The requirements also could be too punitive for those who aren’t in full compliance, even if they make a good faith effort to meet them, they add.

It’s been five years since the city of Spokane last made changes to its Public Works Apprentice Program. The city’s apprentice program previously had a requirement for contractors to have 15% of the total hours on most large projects—those with more than 160 hours of work and an estimated cost of $600,000 or more—to be performed by apprentices from a state-approved apprenticeship program.

Now, the city is taking the 15% requirement one step further by applying it to each trade on a public works project, in addition to 15% apprentice utilization for the overall job, says Cheryl Stewart, executive director at Associated General Contractors of America Inland Northwest chapter.

According to the ordinance approved by the City Council on Dec. 6, the intent of the changes are for the city to provide training and experience to those seeking to advance or enter into the construction industry workforce.

Spokane City Council President Breean Beggs says the changes were needed immediately to help improve the construction workforce outlook in all trades in the coming years. 

“We started to hear that the 15% utilization wasn’t being used across the various crafts. It was mostly being concentrated in laborers,” he says. 

According to Beggs, apprentices in the ironworkers, carpenters, and heavy-equipment operator trades weren’t being used, which is why the per-craft requirement was added. 

“The goal is, if we’re spending public money on construction, that we get a better bang for our buck and get the next generation of construction trades workforce shored up. We have a huge shortage of construction workers, and the existing workers are aging out and retiring. If we don’t take care of that, the cost of construction will go up for everybody, including the private sector.” 

Stewart contends, however, “While it sounds like a nice idea, the administration of (the per-craft requirement) is going to be incredibly challenging.”

The apprenticeship utilization requirements also apply to subcontractors performing public works construction for the city valued at $100,000 or more, as long as there’s a state-approved apprenticeship training program for the trade of the subcontractor involved.

Stewart says AGC worked closely with the city in an attempt to make any new changes workable, “and I think what passed was much better than the original draft the city put out.”

Suzanne Schmidt, president and CEO of Associated Builders & Contractors Inland Pacific Chapter, says most builders were able to meet the previous condition for apprentice utilization for the entire project. Now, however, specialty trades, including ironworkers, roofers, painters, electricians, truck drivers, and laborers, would each need 15% of their workforce to be apprentices on a public works project.

Schmidt has been vocal in opposition to the per-craft requirements and the escalating penalties for builders who don’t meet them.
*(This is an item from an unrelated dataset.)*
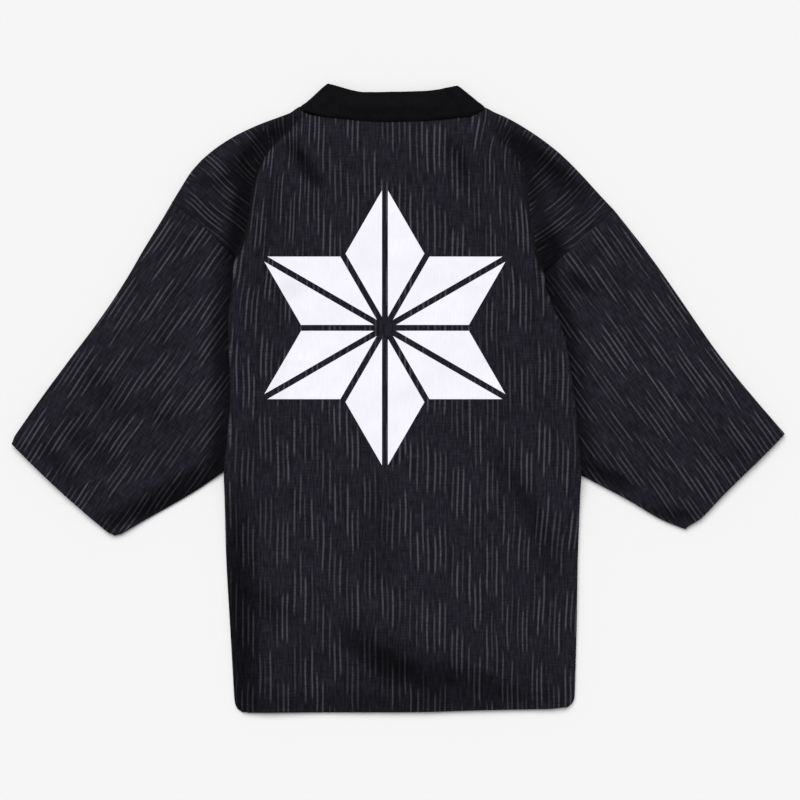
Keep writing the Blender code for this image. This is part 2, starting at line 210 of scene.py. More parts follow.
def press(piece, creases, lumps, seed, covered=None):
    """Fills out the upper layer and presses creases and lumps into it, and keeps painted shade for
    the creases' hollows and painted light for their ridges, from -1 to 1, as a point attribute.
    covered gives where the cloth lies still, from 0 to 1 at each point, because another piece lies
    on it."""
    points, facing = points_of(piece)
    plan = points[:, :2]
    rise = sum(crease_height(plan, crease) for crease in creases)
    # painted shade in the hollows of the creases, painted light on their ridges
    painted_shading = np.where(rise < 0, rise / FULL_SHADE_DEPTH, rise / FULL_LIGHT_HEIGHT)
    rise += PUFF * ease(edge_distance(points, facing) / PUFF_WIDTH)
    for size, height in lumps:
        rise += unevenness(plan, size, height, seed)
    if covered is not None:
        rise *= 1 - covered(plan)
    # the painted shade and light are kept on the points for the cloth's colour
    painted_shading_attribute = piece.data.attributes.new("painted_shading", "FLOAT", "POINT")
    painted_shading_attribute.data.foreach_set("value", np.clip(painted_shading, -1, 1))
    rise = np.maximum(rise, np.where(facing < 0, -DEEPEST_INSIDE, -DEEPEST))
    low, high = UPPER_LAYER
    points[:, 2] += rise * ease((points[:, 2] - low) / (high - low))
    place_points(piece, points)


FOLD_WALL = 6.0  # width of a fold's own side, which gets the same painted shade as the cloth beside it


def paint_shade_beside(piece, curve, outer_is_left, reach, depths):
    """Paints shade into the cloth that a fold hides from the light, on its outer side, out to that
    reach, and over the fold's own side. depths says how much, at even steps along the fold."""
    plan = points_of(piece)[0][:, :2]
    gap, on_left, run = beside(plan, curve)
    depth = np.interp(run, np.linspace(0, 1, len(depths)), depths)
    painted_shading = np.empty(len(plan))
    piece.data.attributes["painted_shading"].data.foreach_get("value", painted_shading)
    painted_shading -= depth * (1 - ease(gap / np.where(on_left == outer_is_left, reach, FOLD_WALL)))
    piece.data.attributes["painted_shading"].data.foreach_set("value", np.clip(painted_shading, -1, 1))


UNDER_FACE = 0.8  # the face that lies on the table is below this level
DEEPEST_UNDER = 0.9  # and its troughs stop short of this


def press_under(piece, creases, lumps, seed):
    """Presses soft troughs into the face that lies on the table, and leaves the rest on it."""
    points, _ = points_of(piece)
    plan = points[:, :2]
    lift = sum(crease_height(plan, crease) for crease in creases)
    for size, height in lumps:
        lift += unevenness(plan, size, height, seed)
    lift = np.clip(lift, 0, DEEPEST_UNDER)
    points[:, 2] += lift * ease((UNDER_FACE - points[:, 2]) / UNDER_FACE)
    place_points(piece, points)


SEAM_REACH = 6.0  # a seam pulls on this much of the cloth beside it


def draw_to_seam(piece, line, move):
    """Draws the cut edge along a seam to the piece that it's sewn to."""
    points, _ = points_of(piece)
    gap = beside(points[:, :2], np.array(line, float))[0]
    points[:, :2] += ease(1 - gap / SEAM_REACH)[:, None] * np.array(move)
    place_points(piece, points)


BACK_CREASES = [
    # the soft pleat that runs down from the left of the neck
    Crease([(-152, 356), (-128, 322), (-98, 280)], -3.4, 12, 18),
    Crease([(-168, 330), (-148, 296), (-130, 250)], 2.0, 22, 18),
    # its fellow, right of the neck
    Crease([(66, 356), (84, 324), (92, 280)], -2.2, 18, 16),
    # along the shoulder on the right, where the cloth rolls away to the front
    Crease([(136, 366), (176, 344), (222, 306), (262, 276)], -3.6, 12, 26),
    # the trough at the foot of each armhole fold
    Crease([(-150, 368), (-177, 342), (-199, 304), (-217, 258), (-239, 204)], -4.6, 9, 24),
    Crease([(-170, 358), (-206, 326), (-240, 286)], -3.0, 20, 26),
    Crease([(156, 350), (180, 306), (198, 254), (213, 196)], -1.2, 22, 9),
    Crease([(208, 250), (214, 230), (218, 208), (217, 180)], -4.6, 20, 16),
    # the cloth of the left shoulder, drawn from the seam towards the neck
    Crease([(-284, 300), (-250, 292), (-214, 300)], -1.6, 12, 14),
    # the hollow above the middle of the hem
    Crease([(-84, -306), (-46, -340), (-6, -360), (36, -372)], -2.6, 40, 26),
    Crease([(-46, -352), (0, -374), (52, -384), (96, -380)], -2.4, 34, 30),
    Crease([(50, -368), (110, -388), (180, -400)], -1.5, 26, 24),
    Crease([(-66, -262), (2, -284), (84, -322)], 1.8, 30, 26),
    # drag lines from the right armpit down the body
    Crease([(122, -68), (166, -128), (196, -196), (216, -262)], -1.7, 26, 20),
    Crease([(158, -62), (206, -120), (226, -190)], 1.8, 22, 26),
    Crease([(86, -70), (120, -150), (138, -232)], 1.3, 34, 26),
    # and from the left one, along the side edge
    Crease([(-226, -110), (-220, -200), (-214, -300), (-212, -400), (-212, -500)], -3.6, 40, 30),
    Crease([(-168, -110), (-160, -200), (-150, -282)], 1.4, 30, 30),
    Crease([(-206, -258), (-166, -286), (-124, -300)], -1.3, 30, 32),
    # broad falls of the cloth over each shoulder and towards the hem
    Crease([(120, 352), (184, 312), (262, 262)], -0.7, 56, 60),
    Crease([(-292, 280), (-262, 262), (-226, 214)], -0.6, 44, 44),
    Crease([(-262, -372), (-120, -366), (0, -372), (120, -378), (262, -372)], -0.6, 64, 64),
    # the hem falls away to the table
    Crease([(-260, -412), (-120, -416), (40, -416), (160, -412), (270, -408)], -1.2, 30, 30),
    # long shallow waves of a coat that has been folded lengthwise
    Crease([(-92, 350), (-84, 180), (-88, 20), (-94, -160)], 0.8, 44, 44),
    Crease([(34, 345), (30, 160), (40, -60), (34, -250)], 0.8, 46, 52),
    Crease([(-26, -120), (-30, -220), (-22, -300)], -0.7, 36, 32),
]
BACK_LUMPS = [(70, 1.5), (30, 0.6), (13, 0.2)]
BACK_SEED = 3.7
FOLD_RISE = 4.4  # the wadding lifts the armhole folds by this much more
FOLD_FOOT, FOLD_SHOULDER = 9.0, 14.0  # between these levels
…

She contends the per-trade requirement will put more pressure on an already strained workforce.

Stewart supports creating more work opportunities for apprentices in every trade, but she says she disagrees with the penalties applied to contractors who try but fail to meet the apprentice utilization requirements.
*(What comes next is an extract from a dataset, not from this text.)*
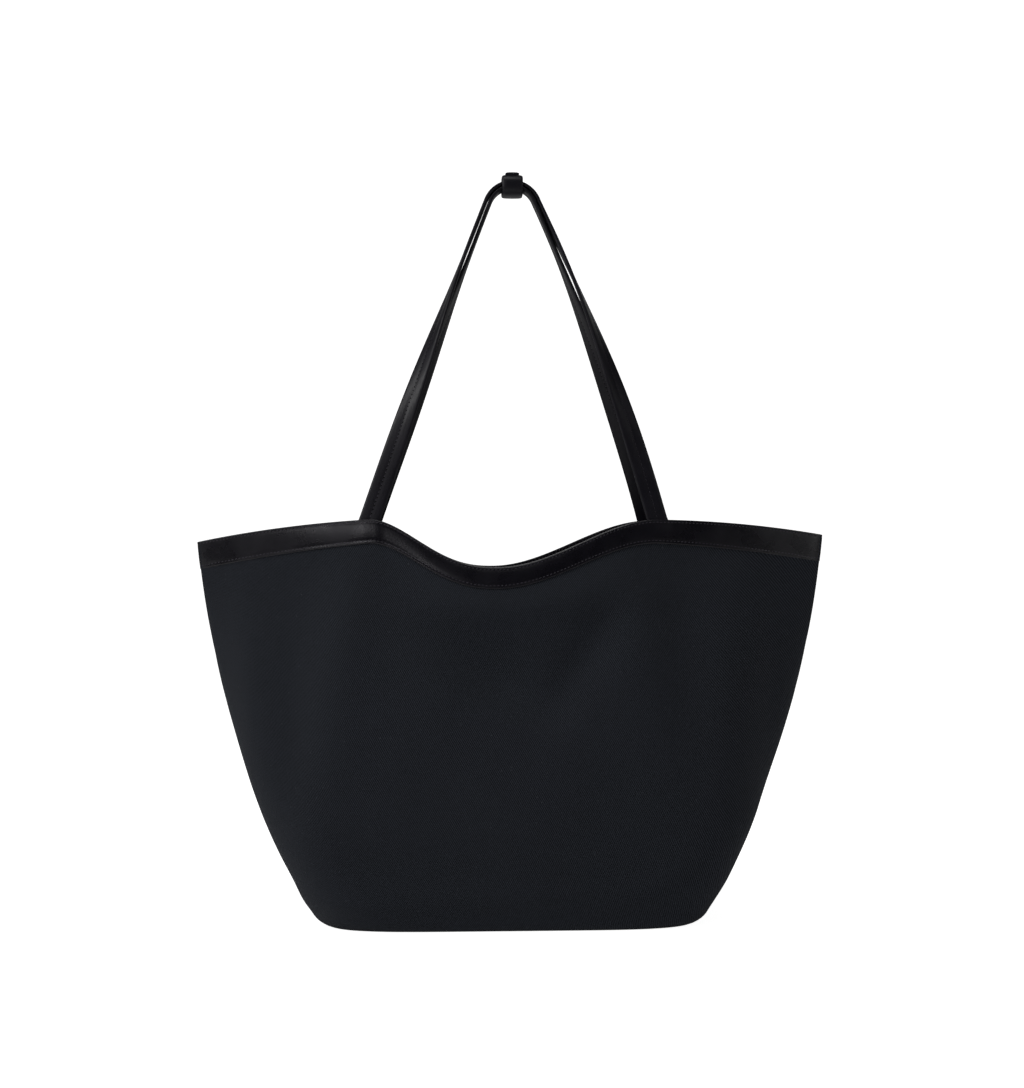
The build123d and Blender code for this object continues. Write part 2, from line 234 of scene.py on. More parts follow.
def fold_height(turn, x, z, side):
    """How far the cloth stands out from the plain wall."""
    out = np.zeros_like(x)
    for place, height, lean, length, width, lift in FOLDS[side]:
        turned = math.radians(lean)
        dx, dz = x - place * MM, z - height * MM
        along = (dz * math.cos(turned) + dx * math.sin(turned)) / (length * MM)
        beside = (dx * math.cos(turned) - dz * math.sin(turned)) / (width * MM)
        out += FOLD_GAIN * lift * MM * np.exp(-0.5 * (along ** 2 + beside ** 2))
    for k, (wave_x, wave_z, lift) in enumerate(RIPPLES):
        across = np.sin(x / (wave_x * MM) * 2 + 1.7 * k + side)
        upward = np.cos(z / (wave_z * MM) * 2 + 2.3 * k)
        out += lift * MM * across * upward
    from_seam = np.minimum(turn, 1 - turn)
    to_rim = rim_height(x) - z
    near_rim = 0.1 + 0.9 * smooth((to_rim - 14 * MM) / (26 * MM))
    return out * smooth(from_seam / 0.10) * near_rim * smooth(z / (20 * MM))


def tab_swell(x, z):
    """The rim stands out a little over the sewn-in strap ends."""
    reach = np.exp(-((np.abs(x) - HANDLE_HALF) / TAB_REACH) ** 6)
    return TAB_SWELL * reach * smooth((z - rim_height(x) + 22 * MM) / (6 * MM))


def seam_pinch(turn, z):
    """Side seam drawn in where the two panels are sewn together."""
    from_seam = np.minimum(turn, 1 - turn) * PANEL_ARC
    return -SEAM_PINCH * np.exp(-(from_seam / (2.2 * MM)) ** 2) * smooth((z - 4 * MM) / (20 * MM))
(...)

City staff will monitor and enforce the program and will determine if good-faith efforts have been made by contracting companies to meet the 15% apprentice requirement, or to impose penalties on those companies that don’t meet the goal. 

Contractors who don’t meet the 15% requirement and fail to demonstrate a good-faith effort can face a fine of 30% of the highest-paid craft hourly rate for each unmet labor hour. 

A second violation will double the fine, to 60%; and a third penalty will be 90%.

Both Stewart and Schmidt say the per-trade requirement is too burdensome for builders to manage their workforce.

Stewart says, “Sometimes, contractors don’t know they weren’t able to meet their goals until six months after, when they go back and review the total hours, because there’s no real-time reporting from the city.”

Stewart says the ordinance change could deter companies from applying to work on those projects altogether, especially if the company knows it can’t meet the per-craft requirement.

There are so few apprentices currently that builders will have to move apprentices around between construction projects to make sure they meet the requirement at each specific job site, Stewart asserts.

There are also a limited number of apprenticeship programs and training agents available for the apprentices to learn on the job, Stewart claims. 

Program lag

 

Both Stewart and Schmidt agree that the Washington state Apprenticeship and Training Council could help the apprentice shortage by approving apprenticeship programs more quickly. Currently, the council may take a couple years to approve an apprentice program, even if standards for the program have already been approved for a different employer.

Stewart says the AGC previously has submitted an apprentice program for laborers to both the Idaho Department of Labor and the Washington state Apprenticeship and Training Council. In Washington, it took “about two years and hundreds of thousands of dollars to get through the approval process.” The Idaho agency, however, approved the program in about three weeks.

Schmidt says the delays in apprentice program approvals create a bottleneck with few training agents, or employers, getting their apprenticeship training programs approved, creating longer wait times for apprentices to get accepted by an employer. Schmidt says many apprentices can become discouraged if they must wait six months to a year to get into an electrical apprentice program, for example.

“There are so many barriers, most people give up before they’re ever accepted into a program,” Schmidt says.

Meanwhile, Stewart says skilled employees are retiring or leaving the industry faster than apprentices learn the skills to replace them. She says contractors need skilled workers as well as apprentices.

“We haven’t done a good enough job over the years in getting those people trained up to where they need to be and we’re just so far behind, we’re digging a bigger hole for ourselves because we don’t have the skill level that we need,” Stewart says.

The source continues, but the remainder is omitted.